Green hydrogen is the only viable route for aviation and shipping

Given its limited supply, green hydrogen must be reserved for hard-to-decarbonise sectors such as aviation and shipping, rather than directed towards sectors that can be electrified, writes Aoife O’Leary.

Green hydrogen is being overlooked when it comes to the European Commission’s Taxonomy system. A recent legal challenge to the Taxonomy’s criteria on shipping and aviation highlights how the new rules could lead to investment in planes or ships running on fossil fuels.

Incentivising fossil-fuel funding in this way fails to promote investment in truly green solutions – namely green hydrogen – and ultimately contributes to global pollution for decades to come.

The International Energy Agency (IEA) downgrading its capacity growth forecasts for green hydrogen in Europe recently is yet another reinforcement of the point that there is not currently sufficient policy to support investment in hydrogen for those sectors that need it.

Until that is rectified, we will continually be behind on hydrogen deployment, and ultimately delaying the transition to net zero, economy wide.

Policy makers must understand the importance of recognising and prioritising the industries where green hydrogen is most critically needed. Despite being a theoretically abundant fuel, in the coming years, green hydrogen will remain limited in supply, whilst the industry is scaled.

There’s a risk that if this supply is targeted towards sectors that can be electrified or have other routes to decarbonisation, there will not be a secure supply of green hydrogen available for those sectors with no alternative to decarbonise. Not only that, but this green hydrogen will have been used inefficiently.

Producing green hydrogen is not cheap, and it is an inherently inefficient process. It’s therefore preferable to directly electrify all sectors where this is possible, such as domestic heating and road transport.

Converting electrical energy to chemical energy in green hydrogen is only about 80% efficient, but is significantly less efficient when additional inefficiencies of storage, conversion (to fuel), and transportation are factored in. This underlines the fact that where electrical energy can feasibly be used, it should.

Demand for green hydrogen and its derived fuels will be high across various industries, such as steel, chemicals, and concrete. It will be hard for supply levels to meet such high demand, even if hard-to-electrify sectors are prioritised.
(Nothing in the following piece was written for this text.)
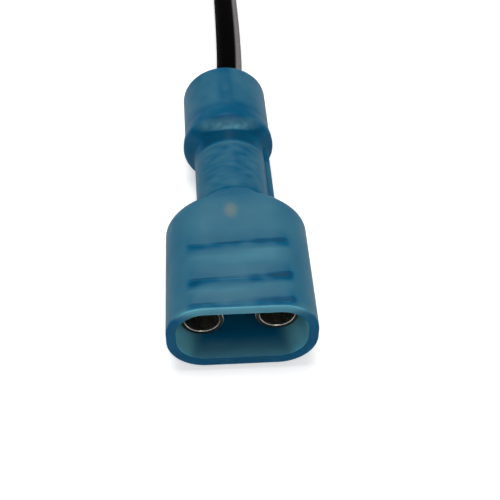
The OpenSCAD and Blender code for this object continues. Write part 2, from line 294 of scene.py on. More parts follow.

As a result, and coupled with the inefficiencies and expense of producing green hydrogen, its supply should be limited to sectors with no other feasible alternative to decarbonise. The Renewable Energy Agency has also stated that “Indiscriminate use of (green) hydrogen could slow down the energy transition.”

Supply of green hydrogen should first be targeted towards those industries heavily reliant on grey hydrogen. Supply must also be ramped up quickly for sectors that have no other route to decarbonisation.

Shipping and aviation are two such sectors, with green hydrogen and hydrogen-derived fuels best placed to meet their high energy and long-distance fuel requirements.

Operating at sea and in the air, other energy options for shipping and aviation such as accessing grid electrification are simply not possible over long distances.

As well as being used directly, green hydrogen can be converted into green methanol, green ammonia, and e-kerosene making it easier to transport and use as a fuel.

Both aviation and shipping fuels will need to rely on pathways based on abundant feedstocks and a demonstrated ability to reduce GHG emissions on a life-cycle basis.

Hydrogen strategies must recognise that green hydrogen has a unique, long-term role to play in decarbonising hard to electrify sectors, such as shipping and aviation, that have no other routes to decarbonisation.

Hydrogen strategies should make clear that green hydrogen should only be used in these sectors that don’t have alternatives and ensure it is not taken forward for those sectors that do have alternatives, such as home heating and road transport.

By adopting a cross-departmental approach to hydrogen policy, ensuring that transport stakeholders are involved in decision making on future uses of green hydrogen (and direct air capture), we can look to create a coherent policy.

There is a clear need for policy coherence across the EU Commission on aviation decarbonisation, ensuring that transport stakeholders are involved in decision making on future uses of green hydrogen (and direct air capture).

The targets set by ReFuel EU Aviation should be revised to support green hydrogen fuels. The fuels with the greatest emission reduction potential must continue to be incentivised over others when implementing additional mechanisms to drive the supply and uptake of alternative fuels for the sector.

Likewise, for shipping, the responsible Directorate-Generals (DGs) within the European Commission – and their respective Member State counterparts – need to ensure that the policy environment allows green hydrogen innovations to be implemented and brought to the scale necessary to put shipping on a sustainable decarbonisation trajectory.

Ultimately, hydrogen strategies must recognise the importance of green hydrogen in decarbonising shipping and aviation.

Policies and investment can and must go further – with all regulations ensuring that the lowest emission fuels are incentivised over other alternatives, if we are to reach any of our collective targets.

By Aoife O’Leary

Aoife O’Leary is the Founder and CEO of Opportunity Green, a climate NGO, and the Skies and Seas Hydrogen-fuels Accelerator (SASHA) Coalition.